Watching familiar content can also allow for self-reflexivity and personal growth, according to a study published in the August 2012 Journal of Consumer Research. In the study, researchers asked participants why they go back to familiar geographic places, books, and movies, and found that re-consumption can be “a form of actively seeking, a way of asking for something from the past, a way of becoming rather than returning.”
And people don’t just go back to remakes and serials to live vicariously though the one or two characters they most identify with.
Studies have long shown that people can form illusory friendships or love affairs with fictional people on TV. These characters act as “social surrogates,” providing the viewer with the experience of having their social needs met without actually meeting their needs in reality, according to a 2008 study published in the Journal of Experimental Social Psychology. This creates a false sense of “belonging” which causes people to “revel longer” in favored television programs.
“We bring many of the same intuitions and forms of evaluation to our encounters with fictional characters that we use with real people,” said Howard Sklar, a professor at the University of Helsinki whose master’s degree is from Berkeley’s Graduate Theological Union. “Our emotional responses to fictional characters more greatly resemble real-life emotions than some aesthetic theorists would like to concede.”
The close bond people form with a narrative or its characters can leave them feeling as if the story belongs to them personally, which often leads to a sense of obligation to watch over that story in all its re-creations.
“Do you ever feel obligated to see a movie, not out of any real desire, but because it’s another _______ movie?” said Flutterwander in a reddit thread posted in August 2015. “Case in point, I’m sure I’ll see the newest Star Wars movie, but I don’t really have any particular reason except that it’s a Star Wars movie. The trailers look fine but don’t have me shrieking in delight and trembling with anticipation the way they are evidently supposed to be doing, but yes, I’m pretty sure I’ll buy a ticket.”
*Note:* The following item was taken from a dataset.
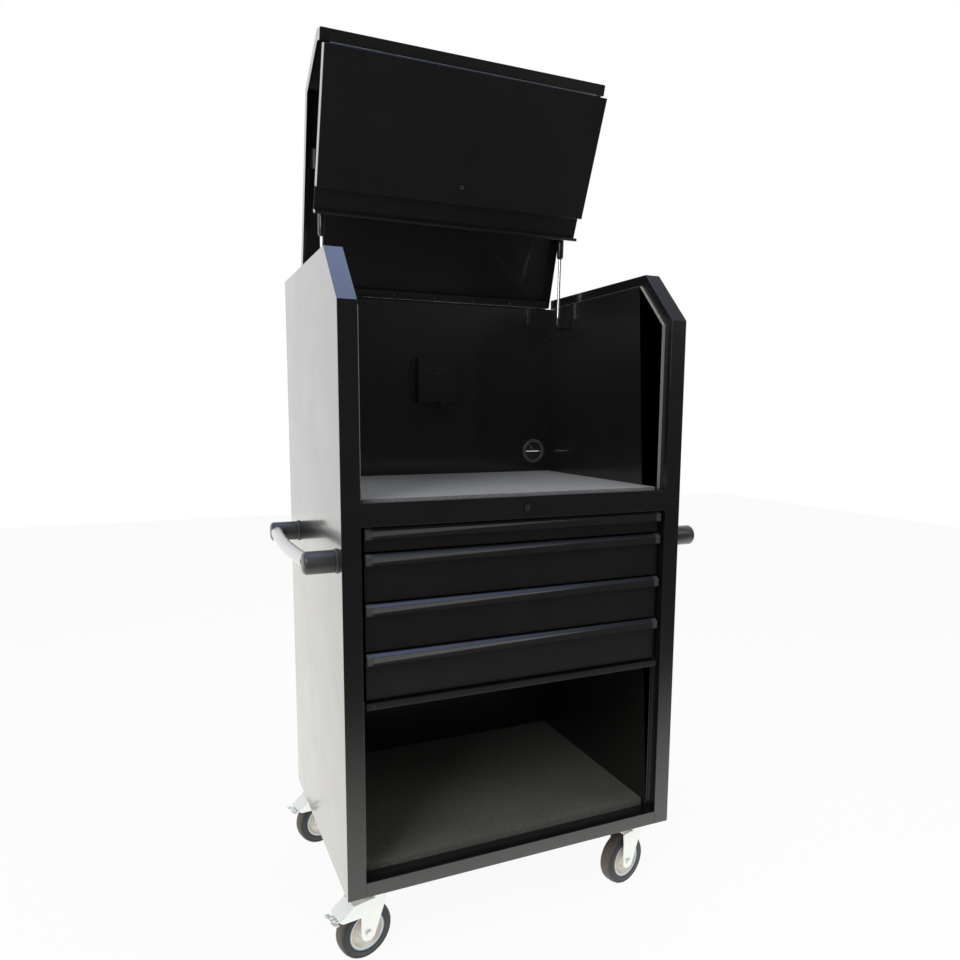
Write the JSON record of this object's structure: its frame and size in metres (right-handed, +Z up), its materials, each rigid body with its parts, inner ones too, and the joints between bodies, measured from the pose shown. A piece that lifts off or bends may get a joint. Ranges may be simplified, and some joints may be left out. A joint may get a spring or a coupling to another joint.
{
  "type": "diagnostic workstation",
  "caption": "Mobile steel cabinet with a flip-up hood and folding front flap over a padded work surface, drawers below and an open lower bay, on swivel casters with side push handles.",
  "frame": {"origin": "centre of the floor footprint with the hood open, on the floor under the casters", "axes": "+Z up, +X to the right seen from the front, the open front faces -Y"},
  "size_m": [0.983, 0.614, 2.0294],
  "materials": {
    "powder_coat": "satin black powder coat",
    "pull_metal": "satin black extrusion",
    "zinc": "bright zinc plate",
    "hinge_steel": "plated steel",
    "strut_rod": "polished rod",
    "strut_paint": "black painted tube",
    "lock_metal": "nickel plated",
    "grip_metal": "satin silver tube",
    "boss_plastic": "moulded",
    "grommet_plastic": "moulded",
    "work_foam": "grey felted foam",
    "floor_foam": "textured mat",
    "wheel_plastic": "moulded pale grey",
    "tyre_rubber": "rubber tread"
  },
  "bodies": {
    "root": {"back_panel": "powder_coat", "base_pan": "powder_coat", "cabinet_hinge_leaf": "hinge_steel", "cabinet_screws": "zinc", "cable_grommet": "grommet_plastic", "caster_plates": "zinc", "drawer_shelf": "powder_coat", "floor_mat": "floor_foam", "handle_brackets": "boss_plastic", "handle_grips": "grip_metal", "mount_box": "powder_coat", "rail_lock_body": "lock_metal", "side_liner_left": "powder_coat", "side_liner_right": "powder_coat", "side_panel_left": "powder_coat", "side_panel_right": "powder_coat", "slide_channels": "hinge_steel", "strut_wall_brackets": "powder_coat", "work_mat": "work_foam", "work_rail": "powder_coat", "worktop_deck": "powder_coat"},
    "hood": {"hood_shell": "powder_coat", "hood_hinge_leaves": "hinge_steel", "hood_strut_brackets": "powder_coat"},
    "flap": {"flap_panel": "powder_coat", "flap_lip": "powder_coat", "flap_hinge_leaf": "hinge_steel", "flap_lock_body": "lock_metal"},
    "flap_lock": {"flap_lock_plug": "lock_metal"},
    "rail_lock": {"rail_lock_plug": "lock_metal"},
    "strut_rod_left": {"strut_rod_left": "strut_rod"},
    "strut_tube_left": {"strut_tube_left": "strut_paint"},
    "strut_rod_right": {"strut_rod_right": "strut_rod"},
    "strut_tube_right": {"strut_tube_right": "strut_paint"},
    "drawer_1": {"drawer_1_box": "powder_coat", "drawer_1_pull": "pull_metal", "drawer_1_runners": "hinge_steel"},
    "drawer_2": {"drawer_2_box": "powder_coat", "drawer_2_pull": "pull_metal", "drawer_2_runners": "hinge_steel"},
    "drawer_3": {"drawer_3_box": "powder_coat", "drawer_3_pull": "pull_metal", "drawer_3_runners": "hinge_steel"},
    "drawer_4": {"drawer_4_box": "powder_coat", "drawer_4_pull": "pull_metal", "drawer_4_runners": "hinge_steel"},
    "caster_front_left": {"caster_fork_front_left": "zinc"},
    "wheel_front_left": {"caster_wheel_front_left": "wheel_plastic", "caster_tyre_front_left": "tyre_rubber"},
    "pedal_front_left": {"brake_pedal_front_left": "zinc"},
    "caster_front_right": {"caster_fork_front_right": "zinc"},
    "wheel_front_right": {"caster_wheel_front_right": "wheel_plastic", "caster_tyre_front_right": "tyre_rubber"},
    "caster_rear_left": {"caster_fork_rear_left": "zinc"},
    "wheel_rear_left": {"caster_wheel_rear_left": "wheel_plastic", "caster_tyre_rear_left": "tyre_rubber"},
    "pedal_rear_left": {"brake_pedal_rear_left": "zinc"},
    "caster_rear_right": {"caster_fork_rear_right": "zinc"},
    "wheel_rear_right": {"caster_wheel_rear_right": "wheel_plastic", "caster_tyre_rear_right": "tyre_rubber"}
  },
  "joints": [
    {"name": "hood_hinge", "type": "hinge", "parent": "root", "child": "hood", "pos_m": [0, 0.28203, 1.4912], "axis": [1, 0, 0], "range_deg": [0, 74]},
    {"name": "flap_hinge", "type": "hinge", "parent": "hood", "child": "flap", "pos_m": [0, 0.00568, 1.99203], "axis": [1, 0, 0], "range_deg": [-97.02, 0]},
    {"name": "strut_swing_left", "type": "hinge", "parent": "root", "child": "strut_rod_left", "pos_m": [-0.336, 0.17403, 1.429], "axis": [1, 0, 0], "range_deg": [0, 80.41]},
    {"name": "strut_slide_left", "type": "slide", "parent": "strut_rod_left", "child": "strut_tube_left", "axis": [0, -0.0384, 0.9993], "range_m": [-0.1469, 0]},
    {"name": "strut_swing_right", "type": "hinge", "parent": "root", "child": "strut_rod_right", "pos_m": [0.336, 0.17403, 1.429], "axis": [1, 0, 0], "range_deg": [0, 80.41]},
    {"name": "strut_slide_right", "type": "slide", "parent": "strut_rod_right", "child": "strut_tube_right", "axis": [0, -0.0384, 0.9993], "range_m": [-0.1469, 0]},
    {"name": "drawer_1_slide", "type": "slide", "parent": "root", "child": "drawer_1", "axis": [0, -1, 0], "range_m": [0, 0.36]},
    {"name": "drawer_2_slide", "type": "slide", "parent": "root", "child": "drawer_2", "axis": [0, -1, 0], "range_m": [0, 0.36]},
    {"name": "drawer_3_slide", "type": "slide", "parent": "root", "child": "drawer_3", "axis": [0, -1, 0], "range_m": [0, 0.36]},
    {"name": "drawer_4_slide", "type": "slide", "parent": "root", "child": "drawer_4", "axis": [0, -1, 0], "range_m": [0, 0.36]},
    {"name": "swivel_front_left", "type": "hinge", "parent": "root", "child": "caster_front_left", "pos_m": [-0.336, -0.24997, 0.159], "axis": [0, 0, 1], "continuous": true},
    {"name": "roll_front_left", "type": "hinge", "parent": "caster_front_left", "child": "wheel_front_left", "pos_m": [-0.366, -0.25778, 0.0625], "axis": [-0.2521, 0.9677, 0], "continuous": true},
    {"name": "brake_front_left", "type": "hinge", "parent": "caster_front_left", "child": "pedal_front_left", "pos_m": [-0.42116, -0.27215, 0.1154], "axis": [0.2521, -0.9677, 0], "range_deg": [0, 18]},
    {"name": "swivel_front_right", "type": "hinge", "parent": "root", "child": "caster_front_right", "pos_m": [0.336, -0.24997, 0.159], "axis": [0, 0, 1], "continuous": true},
    {"name": "roll_front_right", "type": "hinge", "parent": "caster_front_right", "child": "wheel_front_right", "pos_m": [0.306, -0.25778, 0.0625], "axis": [-0.2521, 0.9677, 0], "continuous": true},
    {"name": "swivel_rear_left", "type": "hinge", "parent": "root", "child": "caster_rear_left", "pos_m": [-0.336, 0.23303, 0.159], "axis": [0, 0, 1], "continuous": true},
    {"name": "roll_rear_left", "type": "hinge", "parent": "caster_rear_left", "child": "wheel_rear_left", "pos_m": [-0.366, 0.22522, 0.0625], "axis": [-0.2521, 0.9677, 0], "continuous": true},
    {"name": "brake_rear_left", "type": "hinge", "parent": "caster_rear_left", "child": "pedal_rear_left", "pos_m": [-0.42116, 0.21085, 0.1154], "axis": [0.2521, -0.9677, 0], "range_deg": [0, 18]},
    {"name": "swivel_rear_right", "type": "hinge", "parent": "root", "child": "caster_rear_right", "pos_m": [0.336, 0.23303, 0.159], "axis": [0, 0, 1], "continuous": true},
    {"name": "roll_rear_right", "type": "hinge", "parent": "caster_rear_right", "child": "wheel_rear_right", "pos_m": [0.306, 0.22522, 0.0625], "axis": [-0.2521, 0.9677, 0], "continuous": true},
    {"name": "rail_lock_turn", "type": "hinge", "parent": "root", "child": "rail_lock", "pos_m": [0, -0.30397, 0.982], "axis": [0, -1, 0], "range_deg": [0, 90]},
    {"name": "flap_lock_turn", "type": "hinge", "parent": "flap", "child": "flap_lock", "pos_m": [0, 0.07855, 1.74768], "axis": [0, -0.9205, -0.3907], "range_deg": [0, 90]}
  ],
  "couplings": [
    {"joint": "flap_hinge", "follows": "hood_hinge", "ratio": -1.3108},
    {"joint": "strut_swing_left", "follows": "hood_hinge", "ratio": 1.086},
    {"joint": "strut_slide_left", "follows": "hood_hinge", "m_per_rad": -0.1136},
    {"joint": "strut_swing_right", "follows": "hood_hinge", "ratio": 1.086},
    {"joint": "strut_slide_right", "follows": "hood_hinge", "m_per_rad": -0.1136}
  ]
}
“There’s this way in which we feel that we owe the text because of all the time we’ve spent watching it and re-watching it,” Carpenter said. “We owe that story something even if it’s not quite loyalty.”
An original movie primarily belongs to the studios, but remakes and franchises belong to the fans. This is especially true in the age of the Internet. Fans can now lurk the Instagrams of the actors on set, see photos of productions in the works, and publicly analyze remakes in the comments and blogs. And this public opining affirms a fan’s perceived ownership and expertise regarding the narrative. It also can say, “Look at me! Read what I think.”
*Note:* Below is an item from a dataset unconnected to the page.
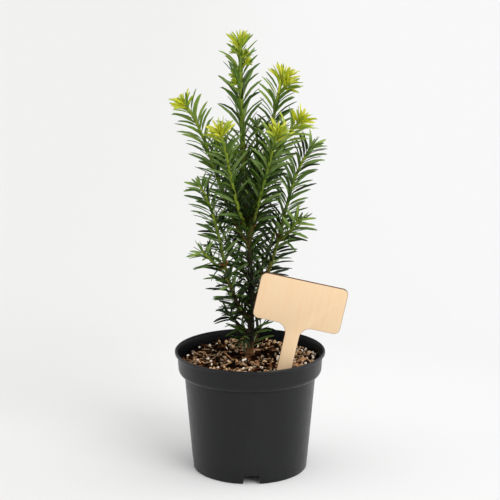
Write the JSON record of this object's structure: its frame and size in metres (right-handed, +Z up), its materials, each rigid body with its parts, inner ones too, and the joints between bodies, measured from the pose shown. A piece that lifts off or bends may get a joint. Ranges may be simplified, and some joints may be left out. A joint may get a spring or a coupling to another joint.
{
  "type": "potted english yew sapling",
  "caption": "Young english yew with upright needled shoots and pale young tips, growing in a round black plastic nursery pot of bark and peat mix, with a blank wooden plant label.",
  "frame": {"origin": "centre of the pot's flat underside", "axes": "+Z up along the trunk, the label's face looks along -Y, +X to the right of someone reading it"},
  "size_m": [0.1488, 0.13, 0.3786],
  "materials": {
    "pot_plastic": "satin black moulded polypropylene",
    "peat_and_bark": "loose peat, bark fibre and pale grains, dull",
    "birch_plywood": "bare thin plywood with charred laser-cut edges",
    "bark": "rough brown bark, greener towards the top",
    "yew_foliage": "waxy dark green needles, yellow-green when young"
  },
  "bodies": {
    "root": {"pot": "pot_plastic", "potting_mix": "peat_and_bark", "plant_label": "birch_plywood", "trunk": "bark", "bough_right_long": "bark", "bough_left_long": "bark", "bough_left_high": "bark", "bough_right_high": "bark", "bough_right_middle": "bark", "bough_front_right": "bark", "bough_front_left": "bark", "bough_back_right": "bark", "bough_back_left": "bark", "bough_back_middle": "bark", "bough_back_low_right": "bark", "bough_back_low_left": "bark", "bough_front_low": "bark", "bough_back_foot": "bark", "bough_low_left": "bark", "bough_foot_left": "bark", "bough_foot_right": "bark", "shoot_right_long": "yew_foliage", "shoot_left_long": "yew_foliage", "shoot_left_high": "yew_foliage", "shoot_right_high": "yew_foliage", "shoot_right_middle": "yew_foliage", "shoot_front_right": "yew_foliage", "shoot_front_left": "yew_foliage", "shoot_back_right": "yew_foliage", "shoot_back_left": "yew_foliage", "shoot_back_middle": "yew_foliage", "shoot_back_low_right": "yew_foliage", "shoot_back_low_left": "yew_foliage", "shoot_front_low": "yew_foliage", "shoot_back_foot": "yew_foliage", "shoot_low_left": "yew_foliage", "shoot_foot_left": "yew_foliage", "shoot_foot_right": "yew_foliage", "needles_leader": "yew_foliage", "needles_trunk_middle": "yew_foliage", "needles_trunk_low": "yew_foliage"}
  },
  "joints": []
}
As Oscar Wilde once put it, “Criticism is the only reliable form of autobiography,” because when someone is critical, it tells you more about them than the subject that they’re criticizing.
People get a thrill out of flaunting their expertise and getting their two cents in, which is why they’ll see sequels even if they think they’re going to be terrible.
“The studio knows that you’re going to want to see [a remake], even if you don’t think they’re going to do a good job.” Carpenter said. “Maybe especially if you think they’re not going to do a good job.”
So is it good, bad or ugly that we can attach to our favorite stories and characters, further the remake craze, and demand that reboots like The Transporter: Refueled transport us into stories that feed our own sense of identity?
Albert Camus once said: “If it adapts itself to what the majority of our society wants, art will be meaningless recreation.”
But if it’s human nature to form an identity around familiar fictional stories and characters, should we fight this nature? Or could we embrace it, become aware of it, and use these familiar viewings to become more mindful?
“Getting to know our disowned parts can prevent us from acting out in an involuntary and undesired way,” said Wolz. “Becoming conscious and accepting these [hidden] qualities can help us become more authentic and whole human beings and even access our hidden potential. Understanding our projections guides us to more emotional healing and inner freedom.”